Which is the bliss of solitude.”

Whatever we may call ourselves at home, among the mountains we are lovers of pleasure. Our day’s work is to be happy. We take our text from the good Longfellow as theologians take theirs from Scripture:—

“Enjoyment, and not sorrow, is our destined end.”

We are not anxious to learn anything; our thoughts run not upon wisdom; if we take note of a plant or a bird, it is rather for the fun of it than for any scholarly purpose. We are boys out of school. I speak of myself and of the man I have called my walking mate. The two collectors of insects, of course, are more serious-minded. “No day without a beetle,” is their motto, and their absorption, even in Franconia, is in adding to the world’s stock of knowledge. Let them be respected accordingly. Our creed is more frankly hedonistic; and their virtue—I am free to confess it—shines the brighter for the contrast.

This year, nevertheless, old Franconia had for us, also, one most welcome novelty, the story of which I have kept, like the good wine,—a pretty small glassful, I am aware,—for the end of the feast. I had never enjoyed the old things better. Eight or nine years ago, writing—in this magazine[2]—of June in Franconia, I expressed a fear that our delight in the beauty of nature might grow to be less keenly felt with advancing age; that we might ultimately be driven to a more scientific use of the outward world, putting the exercise of curiosity, what we call somewhat loftily the acquisition of knowledge, in the place of rapturous contemplation. So it may yet fall out, to be sure, since age is still advancing, but as far as present indications go, nothing of the sort seems at all imminent. I begin to believe, in fact, that things will turn the other way; that curiosity will rather lose its edge, and the power of beauty strike deeper and deeper home. So may it be! Then we shall not be dead while we live. Sure I am that the glory of mountains, the splendor of autumnal forests, the sweetness of valley prospects, were never more rapturously felt by me than during the season just ended. And still, as I started just now to say, I had special joy this year in a new specimen, an additional bird for my memory and notebook.

The forenoon of September 26, my fourth day, I spent on Garnet Hill. The grand circuit of that hill is one of the best esteemed of our longer expeditions. Formerly we did it always between breakfast and dinner, having to speed the pace a little uncomfortably for the last four or five miles; but times have begun to alter with us, or perhaps we have profited by experience; for the last few years, at any rate, we have made the trip an all-day affair, dining on Sunset Hill, and loitering down through the Landaff Valley—with a side excursion, it may be, to fill up the hours—in the afternoon.
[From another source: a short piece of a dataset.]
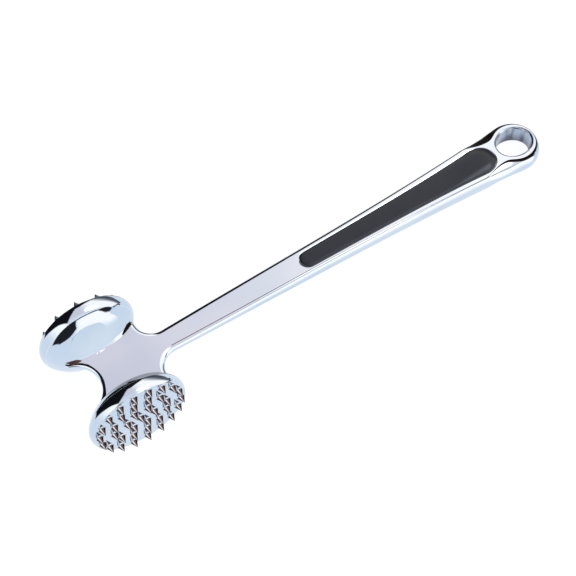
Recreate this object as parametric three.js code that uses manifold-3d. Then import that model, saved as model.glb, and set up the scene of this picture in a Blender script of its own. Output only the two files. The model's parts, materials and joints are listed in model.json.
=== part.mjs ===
// Double-headed meat mallet, in millimetres, +Z up.
// A flat neck carries a fine-toothed head and a coarse-toothed head, and runs into a tapering
// handle with a soft inlay on each side and a hanging ring at its end.
//
// It is built in the tool's own frame (X along the handle, Y along the two heads, Z out of the
// handle's front face, zero at the middle of the heads) and then laid on the table, where it
// rests on the rims of both heads and on the back of the ring.
import * as THREE from "three";
import { mergeVertices } from "three/addons/utils/BufferGeometryUtils.js";
import Module from "manifold-3d";

// Head profile, as [radius, distance from the middle of the tool] with the pulls of each curve
const domeTop = [0, 11.1];
const domePulls = [[10.5, 11.1], [16.5, 14.2]];
const flareStart = [18.5, 16.2];
const flarePulls = [[20.1, 17.8], [21.8, 19.6]];
const widest = [21.8, 21.6];
const bandPulls = [[21.8, 22.6], [21.4, 23.3]];
const bandEnd = [21.1, 23.75];
const faceAt = 24.1; // flat ground between the teeth
const faceRadius = 20.86;
const toothTipAt = 27.3;
const seamAt = 18.6; // where the toothed head meets the domed shoulder
const spigotRadius = 6;
const spigotLength = 5;
const seamGap = 0.3; // clearance between pieces that touch

// Teeth: rings of pointed cones round one middle tooth
const fineTeeth = { pitch: 6.25, rings: [6, 12, 18], baseRadius: 1.8, turn: 53 };
const coarseTeeth = { pitch: 9.3, rings: [6, 12], baseRadius: 2, turn: 15 };
const toothRoot = 0.3; // how far a tooth reaches below the face

// Neck and handle, as half widths of the flat front face
const sideBulge = 2.3; // how far the rounded sides stand out past the flat face
const neckWaist = 4.6; // flat face behind the head axis
const neckArcRadius = 13.4;
const neckArcEnd = 12.6; // where the waist arc ends, across the tool
const shoulderFilletX = 26.6; // where the handle's straight side begins
const shoulderFilletRadius = 9.75;
const neckEnd = 15.9; // the neck plate ends inside the domed shoulders
const handleStart = 3.55;
const handlePull = [100, 4.6];
const handleEndPull = 50; // how far back the ring's tangent steers the handle's side
const halfThicknessAtHead = 1.72;
const thicknessGrowth = 0.01454; // half thickness gained per millimetre along the handle

// Hanging ring
const ringAt = 211;
const ringFaceRadius = 10.1;
const ringTurn = 4; // degrees past square where the handle's side runs into the ring
const holeHalfLength = 9.4;
const holeHalfWidth = 7.7;

// Grip inlays
const gripStart = 96.7;
const gripStartHalfWidth = 4.1;
const gripShoulder = 190;
const gripShoulderHalfWidth = 7.3;
const gripSidePulls = [[130, 4.7], [165, 5]];
const gripHeelPull = [197, 7.9];
const gripEndPull = 5;
const gripEnd = 199.5;
const recessDepth = 1.7;
const gripProud = 0.2;

// Facets
const headSegments = 60;
const spigotSegments = 36;
const holeSegments = 40;
const toothSides = 10;
const bevelSegments = 5;
const domeSteps = 9;
const flareSteps = 7;
const bandSteps = 4;
const arcSteps = 8;
const ringSteps = 12;
const handleSteps = 16;
const gripSteps = 10;
const noseSteps = 6;
const straightEdge = 0.1; // share of the half thickness that stays straight at the widest line
const cutPast = 3; // how far a cutting solid runs past the face that it cuts
const sameHeight = 0.01;
const sameVertex = 1e-4;
const onAxis = 1e-6;

const chrome = { color: 0xd5dde6, roughness: 0.08, metalness: 1 };
const softGrip = { color: 0x3c3e46, roughness: 0.75, metalness: 0 };

const wasm = await Module();
wasm.setup();

// ---- solids -------------------------------------------------------------------------------

function toSolid(geometry) {
  const bare = geometry.index ? geometry.toNonIndexed() : geometry.clone();
  bare.deleteAttribute("normal");
  bare.deleteAttribute("uv");
  const merged = mergeVertices(bare, sameVertex);
  return new wasm.Manifold(new wasm.Mesh({
    numProp: 3,
    vertProperties: new Float32Array(merged.attributes.position.array),
    triVerts: new Uint32Array(merged.index.array),
  }));
}

function toMesh(solid, name, look) {
  const { vertProperties, triVerts } = solid.getMesh();
  const geometry = new THREE.BufferGeometry();
  geometry.setAttribute("position", new THREE.BufferAttribute(vertProperties, 3));
  geometry.setIndex(new THREE.BufferAttribute(triVerts, 1));
  geometry.computeVertexNormals();
  const mesh = new THREE.Mesh(geometry, new THREE.MeshStandardMaterial(look));
  mesh.name = name;
  return mesh;
}

function union(solids) {
  return solids.reduce((sum, solid) => sum.add(solid));
}

// A lathe turned about the tool's Y axis; side is +1 or -1 for the head it belongs to.
function turned(profile, side, segments = headSegments) {
  const points = profile.map(([radius, along]) => new THREE.Vector2(radius, along));
  const geometry = new THREE.LatheGeometry(points, segments);
  if (side < 0) {
    geometry.rotateX(Math.PI);
  }
  return toSolid(geometry);
}

function halfThickness(x) {
  return halfThicknessAtHead + thicknessGrowth * x;
}

// ---- outlines -----------------------------------------------------------------------------

// Points of a circular arc, from one angle to another in degrees.
function arcPoints(centreX, centreY, radius, from, to, steps) {
  const points = [];
  for (let step = 0; step <= steps; step += 1) {
    const angle = THREE.MathUtils.degToRad(from + ((to - from) * step) / steps);
    points.push([centreX + radius * Math.cos(angle), centreY + radius * Math.sin(angle)]);
  }
  return points;
}

function bezierPoints(start, pullStart, pullEnd, end, steps) {
  const curve = new THREE.CubicBezierCurve(
    new THREE.Vector2(...start),
    new THREE.Vector2(...pullStart),
    new THREE.Vector2(...pullEnd),
    new THREE.Vector2(...end),
  );
  return curve.getPoints(steps).map((point) => [point.x, point.y]);
}

// Closes a half outline that runs from -X to +X on the +Y side with its mirror image.
function mirrored(half) {
  const below = half.filter(([, y]) => y > onAxis).map(([x, y]) => [x, -y]).reverse();
  const shape = new THREE.Shape();
  [...half, ...below].forEach(([x, y], index) => {
    if (index === 0) {
      shape.moveTo(x, y);
    } else {
      shape.lineTo(x, y);
    }
  });
  return shape;
}

function faceOutline() {
  const waistSweep = THREE.MathUtils.radToDeg(Math.asin(neckArcEnd / neckArcRadius));
  const waist = arcPoints(-neckWaist - neckArcRadius, 0, neckArcRadius, 0, waistSweep, arcSteps);
  const waistEnd = waist[waist.length - 1];
  const filletCentreY = handleStart + shoulderFilletRadius;
  const fillet = arcPoints(
    shoulderFilletX,
    filletCentreY,
    shoulderFilletRadius,
    180,
    270,
    arcSteps,
  );
  const ring = arcPoints(ringAt, 0, ringFaceRadius, 90 + ringTurn, 0, ringSteps);
  const [ringFromX, ringFromY] = ring[0];
  const slope = Math.tan(THREE.MathUtils.degToRad(ringTurn));
  const handle = bezierPoints(
    [shoulderFilletX, handleStart],
    handlePull,
    [ringFromX - handleEndPull, ringFromY - handleEndPull * slope],
    ring[0],
    handleSteps,
  );
  return [
    ...waist,
    [waistEnd[0], neckEnd],
    [shoulderFilletX - shoulderFilletRadius, neckEnd],
    ...fillet,
    ...handle.slice(1),
    ...ring.slice(1),
  ];
}

function gripOutline(inset) {
  const narrowed = ([x, y]) => [x, y - inset];
  const side = bezierPoints(
    narrowed([gripStart, gripStartHalfWidth]),
    ...gripSidePulls.map(narrowed),
    narrowed([gripShoulder, gripShoulderHalfWidth]),
    gripSteps,
  );
  const nose = arcPoints(gripStart, 0, gripStartHalfWidth - inset, 180, 90, noseSteps);
  const heel = bezierPoints(
    narrowed([gripShoulder, gripShoulderHalfWidth]),
    narrowed([gripHeelPull[0] - inset, gripHeelPull[1]]),
    narrowed([gripEnd - inset, gripEndPull]),
    [gripEnd - inset, 0],
    arcSteps,
  );
  return [...nose, ...side.slice(1), ...heel.slice(1)];
}

// ---- neck, handle and ring ----------------------------------------------------------------

// The plate is extruded one unit thick each way with rounded sides, then stretched to the
// thickness that the handle has at each place along it.
function neckHandleAndRing() {
  const geometry = new THREE.ExtrudeGeometry(mirrored(faceOutline()), {
    depth: 2 * straightEdge,
    bevelEnabled: true,
    bevelThickness: 1 - straightEdge,
    bevelSize: sideBulge,
    bevelSegments,
    curveSegments: 1,
  });
  geometry.translate(0, 0, -straightEdge);
  const position = geometry.attributes.position;
  for (let index = 0; index < position.count; index += 1) {
    position.setZ(index, position.getZ(index) * halfThickness(position.getX(index)));
  }
  return toSolid(geometry);
}

// A slab between two heights above the tilted front face; side -1 puts it on the back.
function faceSlab(outline, low, high, side) {
  const geometry = new THREE.ExtrudeGeometry(mirrored(outline), {
    depth: high - low,
    bevelEnabled: false,
    curveSegments: 1,
  });
  const position = geometry.attributes.position;
  for (let index = 0; index < position.count; index += 1) {
    const level = position.getZ(index) + low + halfThickness(position.getX(index));
    position.setZ(index, level);
  }
  if (side < 0) {
    geometry.rotateX(Math.PI);
  }
  return toSolid(geometry);
}

function hangHole() {
  const length = 2 * (halfThickness(ringAt + ringFaceRadius) + cutPast);
  const geometry = new THREE.CylinderGeometry(1, 1, length, holeSegments);
  geometry.rotateX(Math.PI / 2);
  geometry.scale(holeHalfLength, holeHalfWidth, 1);
  geometry.translate(ringAt, 0, 0);
  return toSolid(geometry);
}

// The whole profile of a head, from the top of its dome to the edge of its toothed face.
function headProfile() {
  const dome = bezierPoints(domeTop, ...domePulls, flareStart, domeSteps);
  const flare = bezierPoints(flareStart, ...flarePulls, widest, flareSteps);
  const band = bezierPoints(widest, ...bandPulls, bandEnd, bandSteps);
  return [...dome, ...flare.slice(1), ...band.slice(1), [faceRadius, faceAt]];
}

// The point of the profile at a distance from the middle of the tool.
function profileAt(along) {
  const profile = headProfile();
  const next = profile.findIndex((point) => point[1] > along);
  const [[fromRadius, fromAlong], [toRadius, toAlong]] = [profile[next - 1], profile[next]];
  const share = (along - fromAlong) / (toAlong - fromAlong);
  return [fromRadius + share * (toRadius - fromRadius), along];
}

function domedShoulder(side) {
  const seat = seamAt - seamGap / 2;
  const dome = headProfile().filter(([, along]) => along < seat - sameHeight);
  return turned([...dome, profileAt(seat), [0, seat]], side);
}

function spigotSocket(side) {
  const radius = spigotRadius + seamGap;
  const floor = seamAt - spigotLength - seamGap;
  const mouth = seamAt + cutPast;
  return turned([[0, floor], [radius, floor], [radius, mouth], [0, mouth]], side, spigotSegments);
}

function mainCasting() {
  const recess = gripOutline(0);
  const solid = union([neckHandleAndRing(), domedShoulder(1), domedShoulder(-1)]);
  const cuts = union([
    hangHole(),
    faceSlab(recess, -recessDepth, cutPast, 1),
    faceSlab(recess, -recessDepth, cutPast, -1),
    spigotSocket(1),
    spigotSocket(-1),
  ]);
  return solid.subtract(cuts);
}

// ---- toothed heads ------------------------------------------------------------------------

function discProfile() {
  const back = seamAt + seamGap / 2;
  const spigotEnd = seamAt - spigotLength;
  const band = headProfile().filter(([, along]) => along > back + sameHeight);
  return [
    [0, spigotEnd],
    [spigotRadius, spigotEnd],
    [spigotRadius, back],
    profileAt(back),
    ...band,
    [0, faceAt],
  ];
}

function tooth(baseRadius, side, radius, angle) {
  const height = toothTipAt - faceAt + toothRoot;
  const rootRadius = (baseRadius * height) / (toothTipAt - faceAt);
  const geometry = new THREE.ConeGeometry(rootRadius, height, toothSides);
  geometry.translate(radius, faceAt - toothRoot + height / 2, 0);
  geometry.rotateY(angle);
  if (side < 0) {
    geometry.rotateX(Math.PI);
  }
  return toSolid(geometry);
}

function toothedHead(teeth, side) {
  const solids = [tooth(teeth.baseRadius, side, 0, 0)];
  teeth.rings.forEach((count, ring) => {
    for (let index = 0; index < count; index += 1) {
      const stagger = 0.5 * (ring % 2);
      const turn = teeth.turn + (360 / count) * (index + stagger);
      const angle = THREE.MathUtils.degToRad(turn);
      solids.push(tooth(teeth.baseRadius, side, teeth.pitch * (ring + 1), angle));
    }
  });
  return turned(discProfile(), side).add(union(solids));
}

// ---- the whole tool -----------------------------------------------------------------------

function gripInlay(side) {
  const low = seamGap - recessDepth;
  return faceSlab(gripOutline(seamGap), low, gripProud, side);
}

const tool = new THREE.Group();
tool.add(
  toMesh(mainCasting(), "neck_and_handle_casting", chrome),
  toMesh(toothedHead(fineTeeth, -1), "fine_toothed_head", chrome),
  toMesh(toothedHead(coarseTeeth, 1), "coarse_toothed_head", chrome),
  toMesh(gripInlay(1), "front_grip_inlay", softGrip),
  toMesh(gripInlay(-1), "back_grip_inlay", softGrip),
);

// Laid on the table: one plane touches both head rims and the back edge of the ring.
const heelX = ringAt + ringFaceRadius;
const heelDrop = halfThickness(heelX);
const heelReach = Math.hypot(heelX, heelDrop);
const restTilt = Math.asin(widest[0] / heelReach) - Math.atan2(heelDrop, heelX);
tool.rotation.y = restTilt;

const mallet = new THREE.Group();
mallet.add(tool);
const box = new THREE.Box3().setFromObject(mallet, true);
const centre = box.getCenter(new THREE.Vector3());
tool.position.set(-centre.x, -centre.y, -box.min.z);

export default mallet;
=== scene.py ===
"""Looks of the double-headed meat mallet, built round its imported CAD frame.

Every piece is modelled in the tool's own frame in millimetres (X along the handle, Y across the two
heads, Z out of the handle's front face, zero at the middle of the heads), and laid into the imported
frame by the place and tilt that the frame's own boxes and mounts give.
"""

import json
import math

import bmesh
import bpy
import numpy as np
from mathutils import Matrix, Vector
from mathutils.geometry import delaunay_2d_cdt, tessellate_polygon


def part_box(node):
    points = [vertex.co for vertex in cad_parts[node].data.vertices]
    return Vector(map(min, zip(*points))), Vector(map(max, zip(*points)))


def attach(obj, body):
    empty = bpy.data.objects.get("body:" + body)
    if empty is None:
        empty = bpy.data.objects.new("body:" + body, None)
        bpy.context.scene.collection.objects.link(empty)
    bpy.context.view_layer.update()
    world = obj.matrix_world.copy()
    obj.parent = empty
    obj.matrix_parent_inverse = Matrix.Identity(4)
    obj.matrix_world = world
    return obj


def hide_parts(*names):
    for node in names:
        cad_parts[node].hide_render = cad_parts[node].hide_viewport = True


MM = 0.001

# Heads: radii, and distances from the tool's middle. A pair is (radius, distance)
HEAD_RADIUS = 21.78
SHOULDER_AT = 11.1
DOME_EDGE = (18.5, 16.2)
BAND_START_AT = 21.6
BAND_END = (21.1, 23.75)
SEAM_AT = 18.6
SEAM_GAP = 0.06
SEAM_MARGIN = 0.05
FACE_AT = 24.1
HEAD_SEGMENTS = 192

# Teeth
TOOTH_TIP_AT = 27.3
TOOTH_TIP_RADIUS = 0.28
TOOTH_FILLET = 0.25
TOOTH_SEGMENTS = 28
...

This trip, being, as I say, one of those we most set by, I was determined to hold in reserve against the arrival of my fellow foot-traveler; but there is also a pleasant shorter course, not round the hill, but, so to speak, over one side of it: out by the way of what I call High Bridge Road (never having heard any name for it), and back by the road—hardly more than a lane for much of its length—which traverses the hill diagonally on its northeastern slope, and joins the regular Sugar Hill highway a little below the Franconia Inn.

I left the Littleton road for the road to the Streeter neighborhood, crossed Gale River by a bridge pitched with much labor at a great height above it (a good indication of the swelling to which mountain streams are subject), passed two or three retired valley farms (where were eight or ten sleek young calves, one of which, rather to my surprise, ate from my hand a sprig of mint as if she liked the savor of it), and then began a long, steep climb. For much of the distance the road—narrow and very little traveled—is lined with dense alder and willow thickets, excellent cover for birds. It was partly with this place in my eye that I had chosen my route, remembering an hour of much interest here some years ago with a large flock of migrants. To-day, as it happened, the bushes were comparatively birdless. White-throats and snowbirds were present, of course, and ruby-crowned kinglets, with a solitary vireo or two, but nothing out of the ordinary. The prospect, however, without being magnificent or—for Franconia—extensive, was full of attractiveness. Gale River hastening through a gorge overhung with forest, directly on my right, Streeter Pond farther away (two deer had been shot beside it that morning, as I learned before night,—news of that degree of importance travels fast), and the gay-colored hills toward Littleton and Bethlehem,—maple grove on maple grove, with all their banners flying,—these made a delightsome panorama, shifting with every twist in the road and with every rod of the ascent; so that I had excuse more than sufficient for continually stopping to breathe and face about. In one place I remarked a goodly bed of coltsfoot leaves, noticeable for their angular shape as well as for their peculiar shade of green. I wished for a blossom. If the dandelion sometimes anticipates the season, why not the coltsfoot? But I found no sign of flower or bud. Probably the plant is of a less impatient habit; but I have seen it so seldom that all my ideas about it are no better than guesswork. Along the wayside was maiden-hair fern, also, which I do not come upon any too often in this mountain country.